(Source data)
start

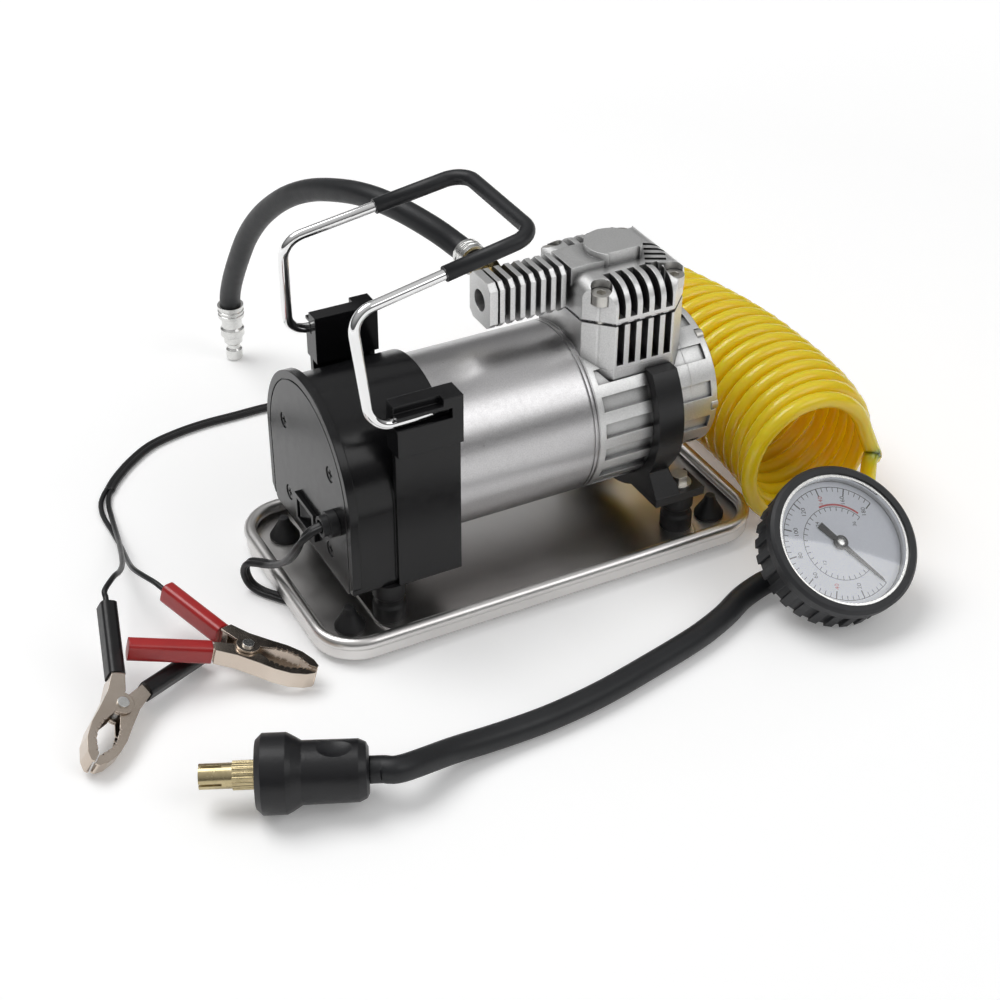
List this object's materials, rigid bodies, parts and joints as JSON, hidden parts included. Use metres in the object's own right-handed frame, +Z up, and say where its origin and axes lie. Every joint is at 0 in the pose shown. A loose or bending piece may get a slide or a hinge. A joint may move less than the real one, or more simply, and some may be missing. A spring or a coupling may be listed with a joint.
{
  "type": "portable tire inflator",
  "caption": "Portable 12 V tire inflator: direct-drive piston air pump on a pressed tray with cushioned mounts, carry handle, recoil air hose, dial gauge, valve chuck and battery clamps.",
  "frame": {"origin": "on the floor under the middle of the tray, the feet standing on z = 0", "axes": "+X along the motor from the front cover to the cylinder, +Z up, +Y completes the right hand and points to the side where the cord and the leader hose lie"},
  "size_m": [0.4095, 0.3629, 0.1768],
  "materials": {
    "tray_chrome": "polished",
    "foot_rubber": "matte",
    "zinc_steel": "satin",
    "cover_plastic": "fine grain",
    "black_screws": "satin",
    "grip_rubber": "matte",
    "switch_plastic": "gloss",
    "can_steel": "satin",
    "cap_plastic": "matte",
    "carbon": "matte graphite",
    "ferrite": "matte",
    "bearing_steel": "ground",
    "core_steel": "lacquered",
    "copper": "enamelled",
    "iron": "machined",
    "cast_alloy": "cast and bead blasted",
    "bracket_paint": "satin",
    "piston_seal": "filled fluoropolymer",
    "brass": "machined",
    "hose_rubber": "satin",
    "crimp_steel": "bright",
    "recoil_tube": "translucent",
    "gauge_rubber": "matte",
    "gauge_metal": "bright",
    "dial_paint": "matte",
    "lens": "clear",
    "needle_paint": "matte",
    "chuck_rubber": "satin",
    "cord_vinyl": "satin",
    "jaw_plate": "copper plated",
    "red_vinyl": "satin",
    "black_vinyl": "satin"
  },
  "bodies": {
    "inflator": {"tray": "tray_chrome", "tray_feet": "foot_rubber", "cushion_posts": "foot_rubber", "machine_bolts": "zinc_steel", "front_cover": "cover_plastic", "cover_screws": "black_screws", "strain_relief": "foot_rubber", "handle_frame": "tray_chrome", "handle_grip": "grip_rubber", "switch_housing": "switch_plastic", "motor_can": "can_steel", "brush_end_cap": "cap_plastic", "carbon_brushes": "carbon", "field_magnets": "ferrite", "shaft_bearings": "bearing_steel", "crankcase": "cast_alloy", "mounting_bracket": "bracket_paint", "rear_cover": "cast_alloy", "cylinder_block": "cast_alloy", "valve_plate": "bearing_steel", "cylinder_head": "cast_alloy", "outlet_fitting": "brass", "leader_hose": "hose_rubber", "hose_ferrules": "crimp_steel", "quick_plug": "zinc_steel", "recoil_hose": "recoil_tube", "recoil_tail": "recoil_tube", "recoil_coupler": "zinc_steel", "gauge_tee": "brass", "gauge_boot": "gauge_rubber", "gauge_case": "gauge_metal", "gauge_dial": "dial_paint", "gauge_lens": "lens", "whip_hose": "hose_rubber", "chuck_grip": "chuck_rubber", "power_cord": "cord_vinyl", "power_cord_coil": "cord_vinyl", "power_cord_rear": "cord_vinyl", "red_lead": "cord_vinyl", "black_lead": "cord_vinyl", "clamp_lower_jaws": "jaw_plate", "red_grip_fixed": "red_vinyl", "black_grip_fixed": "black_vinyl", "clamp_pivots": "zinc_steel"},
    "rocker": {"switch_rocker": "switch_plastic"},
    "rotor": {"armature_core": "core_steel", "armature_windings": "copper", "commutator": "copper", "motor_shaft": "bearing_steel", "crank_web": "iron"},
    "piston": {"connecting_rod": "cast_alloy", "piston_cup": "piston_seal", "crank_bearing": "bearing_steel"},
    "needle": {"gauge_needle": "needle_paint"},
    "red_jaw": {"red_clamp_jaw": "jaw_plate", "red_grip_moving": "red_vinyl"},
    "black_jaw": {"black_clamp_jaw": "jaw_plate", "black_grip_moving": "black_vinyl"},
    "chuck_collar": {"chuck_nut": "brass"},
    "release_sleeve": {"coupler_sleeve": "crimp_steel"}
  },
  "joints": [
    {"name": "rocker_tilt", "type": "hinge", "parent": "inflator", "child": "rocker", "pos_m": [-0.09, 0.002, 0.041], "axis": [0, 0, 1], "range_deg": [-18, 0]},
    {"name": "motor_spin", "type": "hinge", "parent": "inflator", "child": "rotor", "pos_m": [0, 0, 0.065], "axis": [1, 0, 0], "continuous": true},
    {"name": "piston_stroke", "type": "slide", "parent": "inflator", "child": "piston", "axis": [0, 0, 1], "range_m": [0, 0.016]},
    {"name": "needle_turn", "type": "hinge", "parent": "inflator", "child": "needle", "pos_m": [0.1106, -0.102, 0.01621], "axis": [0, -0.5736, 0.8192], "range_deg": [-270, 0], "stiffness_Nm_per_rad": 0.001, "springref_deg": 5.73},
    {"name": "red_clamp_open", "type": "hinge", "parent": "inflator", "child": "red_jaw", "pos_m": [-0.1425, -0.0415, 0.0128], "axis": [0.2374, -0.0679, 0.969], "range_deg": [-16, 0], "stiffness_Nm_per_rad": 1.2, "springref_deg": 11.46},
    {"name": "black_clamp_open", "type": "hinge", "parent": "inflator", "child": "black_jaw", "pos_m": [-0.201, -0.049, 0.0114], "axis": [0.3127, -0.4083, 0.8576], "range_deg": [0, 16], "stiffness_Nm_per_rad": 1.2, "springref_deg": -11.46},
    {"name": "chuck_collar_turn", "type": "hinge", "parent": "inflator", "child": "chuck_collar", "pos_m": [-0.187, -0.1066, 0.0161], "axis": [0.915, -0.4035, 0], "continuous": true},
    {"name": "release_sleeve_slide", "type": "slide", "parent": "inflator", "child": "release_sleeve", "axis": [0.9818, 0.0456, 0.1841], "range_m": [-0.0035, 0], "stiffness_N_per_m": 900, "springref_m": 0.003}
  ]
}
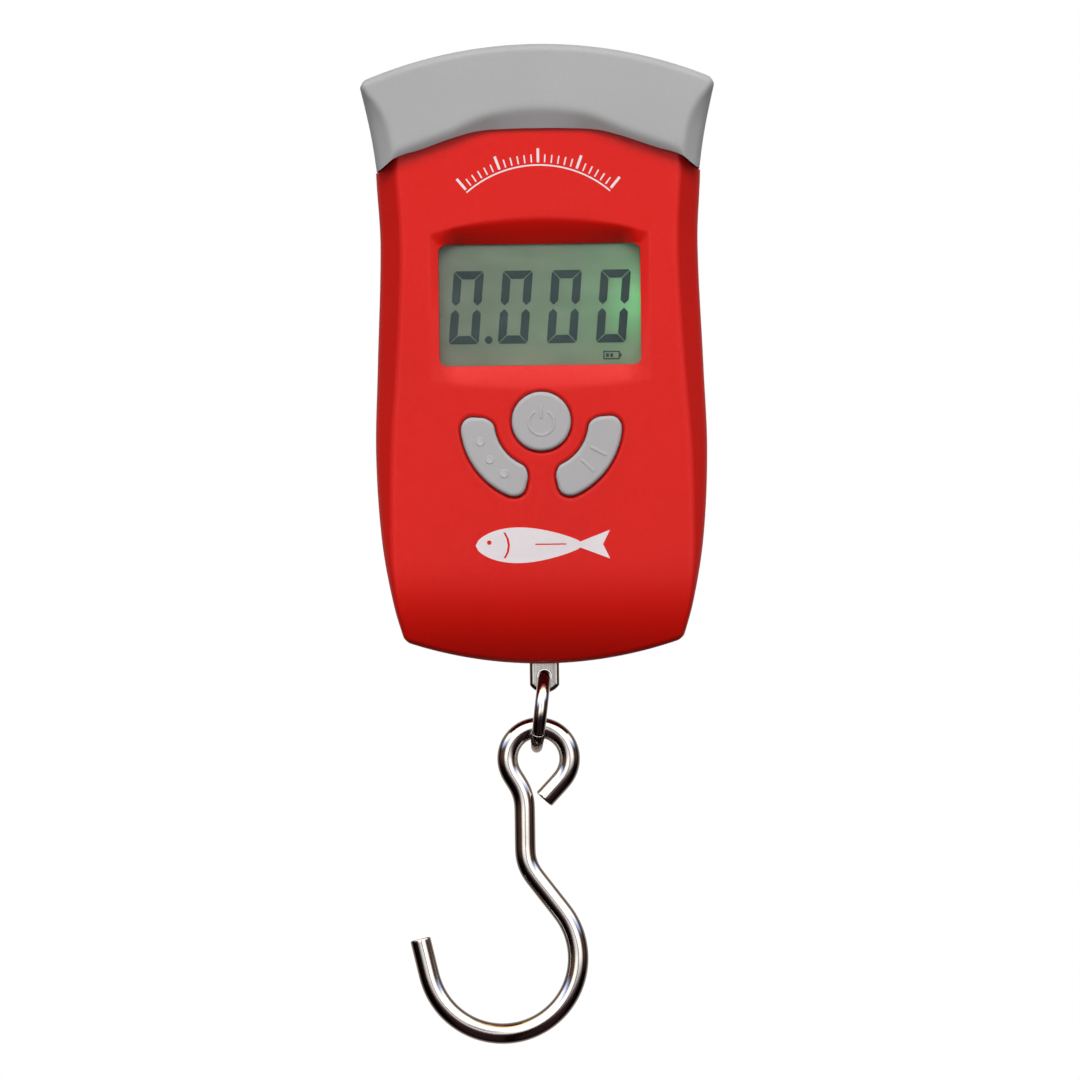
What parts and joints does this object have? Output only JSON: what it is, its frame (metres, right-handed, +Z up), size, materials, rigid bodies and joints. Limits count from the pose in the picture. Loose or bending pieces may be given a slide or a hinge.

end

What to work on >> Output the lines above verbatim and in full.

Response below >>
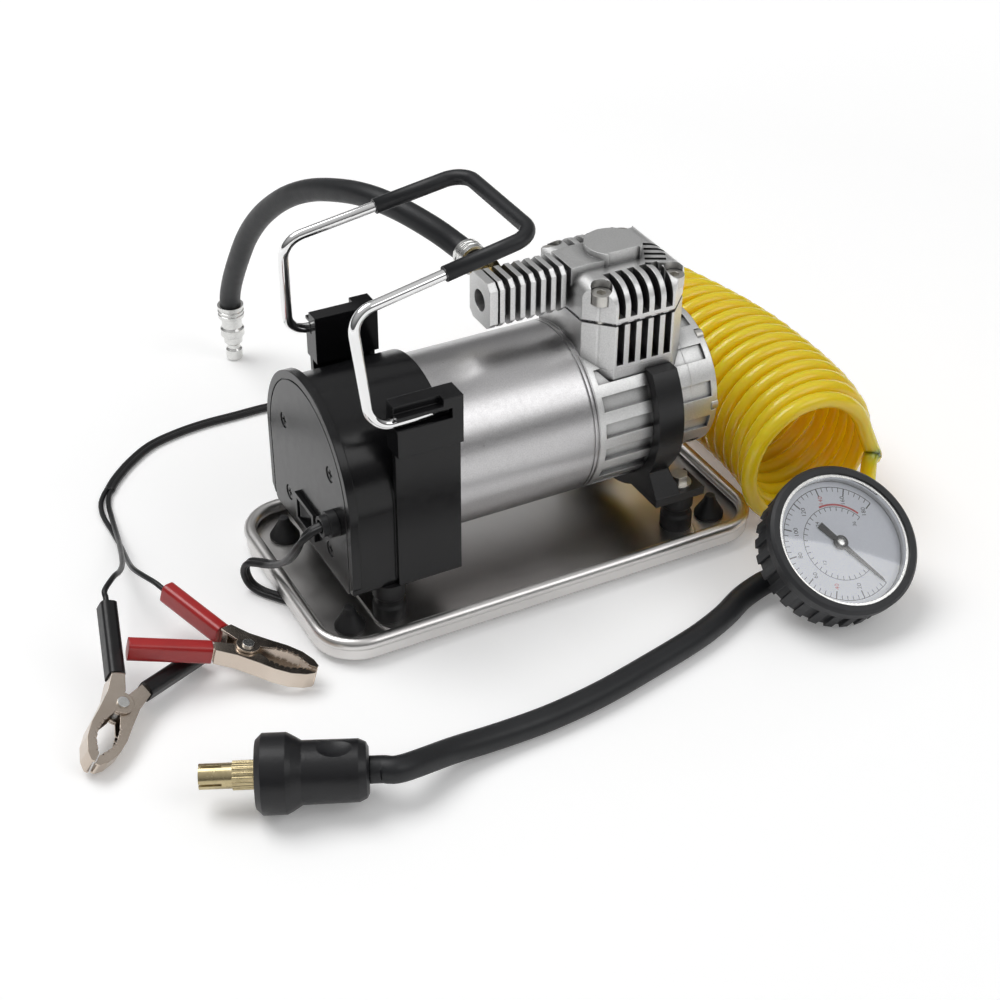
List this object's materials, rigid bodies, parts and joints as JSON, hidden parts included. Use metres in the object's own right-handed frame, +Z up, and say where its origin and axes lie. Every joint is at 0 in the pose shown. A loose or bending piece may get a slide or a hinge. A joint may move less than the real one, or more simply, and some may be missing. A spring or a coupling may be listed with a joint.
{
  "type": "portable tire inflator",
  "caption": "Portable 12 V tire inflator: direct-drive piston air pump on a pressed tray with cushioned mounts, carry handle, recoil air hose, dial gauge, valve chuck and battery clamps.",
  "frame": {"origin": "on the floor under the middle of the tray, the feet standing on z = 0", "axes": "+X along the motor from the front cover to the cylinder, +Z up, +Y completes the right hand and points to the side where the cord and the leader hose lie"},
  "size_m": [0.4095, 0.3629, 0.1768],
  "materials": {
    "tray_chrome": "polished",
    "foot_rubber": "matte",
    "zinc_steel": "satin",
    "cover_plastic": "fine grain",
    "black_screws": "satin",
    "grip_rubber": "matte",
    "switch_plastic": "gloss",
    "can_steel": "satin",
    "cap_plastic": "matte",
    "carbon": "matte graphite",
    "ferrite": "matte",
    "bearing_steel": "ground",
    "core_steel": "lacquered",
    "copper": "enamelled",
    "iron": "machined",
    "cast_alloy": "cast and bead blasted",
    "bracket_paint": "satin",
    "piston_seal": "filled fluoropolymer",
    "brass": "machined",
    "hose_rubber": "satin",
    "crimp_steel": "bright",
    "recoil_tube": "translucent",
    "gauge_rubber": "matte",
    "gauge_metal": "bright",
    "dial_paint": "matte",
    "lens": "clear",
    "needle_paint": "matte",
    "chuck_rubber": "satin",
    "cord_vinyl": "satin",
    "jaw_plate": "copper plated",
    "red_vinyl": "satin",
    "black_vinyl": "satin"
  },
  "bodies": {
    "inflator": {"tray": "tray_chrome", "tray_feet": "foot_rubber", "cushion_posts": "foot_rubber", "machine_bolts": "zinc_steel", "front_cover": "cover_plastic", "cover_screws": "black_screws", "strain_relief": "foot_rubber", "handle_frame": "tray_chrome", "handle_grip": "grip_rubber", "switch_housing": "switch_plastic", "motor_can": "can_steel", "brush_end_cap": "cap_plastic", "carbon_brushes": "carbon", "field_magnets": "ferrite", "shaft_bearings": "bearing_steel", "crankcase": "cast_alloy", "mounting_bracket": "bracket_paint", "rear_cover": "cast_alloy", "cylinder_block": "cast_alloy", "valve_plate": "bearing_steel", "cylinder_head": "cast_alloy", "outlet_fitting": "brass", "leader_hose": "hose_rubber", "hose_ferrules": "crimp_steel", "quick_plug": "zinc_steel", "recoil_hose": "recoil_tube", "recoil_tail": "recoil_tube", "recoil_coupler": "zinc_steel", "gauge_tee": "brass", "gauge_boot": "gauge_rubber", "gauge_case": "gauge_metal", "gauge_dial": "dial_paint", "gauge_lens": "lens", "whip_hose": "hose_rubber", "chuck_grip": "chuck_rubber", "power_cord": "cord_vinyl", "power_cord_coil": "cord_vinyl", "power_cord_rear": "cord_vinyl", "red_lead": "cord_vinyl", "black_lead": "cord_vinyl", "clamp_lower_jaws": "jaw_plate", "red_grip_fixed": "red_vinyl", "black_grip_fixed": "black_vinyl", "clamp_pivots": "zinc_steel"},
    "rocker": {"switch_rocker": "switch_plastic"},
    "rotor": {"armature_core": "core_steel", "armature_windings": "copper", "commutator": "copper", "motor_shaft": "bearing_steel", "crank_web": "iron"},
    "piston": {"connecting_rod": "cast_alloy", "piston_cup": "piston_seal", "crank_bearing": "bearing_steel"},
    "needle": {"gauge_needle": "needle_paint"},
    "red_jaw": {"red_clamp_jaw": "jaw_plate", "red_grip_moving": "red_vinyl"},
    "black_jaw": {"black_clamp_jaw": "jaw_plate", "black_grip_moving": "black_vinyl"},
    "chuck_collar": {"chuck_nut": "brass"},
    "release_sleeve": {"coupler_sleeve": "crimp_steel"}
  },
  "joints": [
    {"name": "rocker_tilt", "type": "hinge", "parent": "inflator", "child": "rocker", "pos_m": [-0.09, 0.002, 0.041], "axis": [0, 0, 1], "range_deg": [-18, 0]},
    {"name": "motor_spin", "type": "hinge", "parent": "inflator", "child": "rotor", "pos_m": [0, 0, 0.065], "axis": [1, 0, 0], "continuous": true},
    {"name": "piston_stroke", "type": "slide", "parent": "inflator", "child": "piston", "axis": [0, 0, 1], "range_m": [0, 0.016]},
    {"name": "needle_turn", "type": "hinge", "parent": "inflator", "child": "needle", "pos_m": [0.1106, -0.102, 0.01621], "axis": [0, -0.5736, 0.8192], "range_deg": [-270, 0], "stiffness_Nm_per_rad": 0.001, "springref_deg": 5.73},
    {"name": "red_clamp_open", "type": "hinge", "parent": "inflator", "child": "red_jaw", "pos_m": [-0.1425, -0.0415, 0.0128], "axis": [0.2374, -0.0679, 0.969], "range_deg": [-16, 0], "stiffness_Nm_per_rad": 1.2, "springref_deg": 11.46},
    {"name": "black_clamp_open", "type": "hinge", "parent": "inflator", "child": "black_jaw", "pos_m": [-0.201, -0.049, 0.0114], "axis": [0.3127, -0.4083, 0.8576], "range_deg": [0, 16], "stiffness_Nm_per_rad": 1.2, "springref_deg": -11.46},
    {"name": "chuck_collar_turn", "type": "hinge", "parent": "inflator", "child": "chuck_collar", "pos_m": [-0.187, -0.1066, 0.0161], "axis": [0.915, -0.4035, 0], "continuous": true},
    {"name": "release_sleeve_slide", "type": "slide", "parent": "inflator", "child": "release_sleeve", "axis": [0.9818, 0.0456, 0.1841], "range_m": [-0.0035, 0], "stiffness_N_per_m": 900, "springref_m": 0.003}
  ]
}
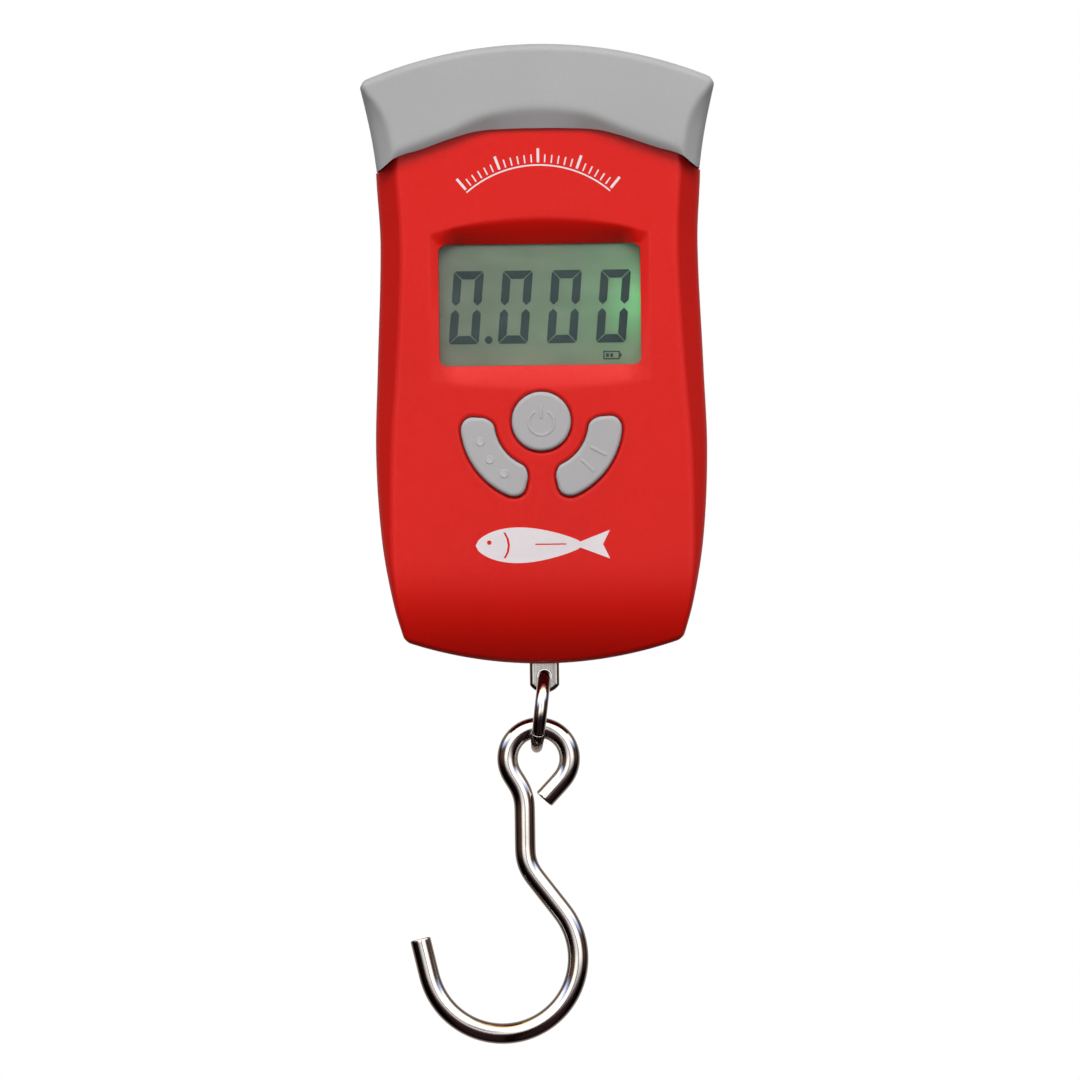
What parts and joints does this object have? Output only JSON: what it is, its frame (metres, right-handed, +Z up), size, materials, rigid bodies and joints. Limits count from the pose in the picture. Loose or bending pieces may be given a slide or a hinge.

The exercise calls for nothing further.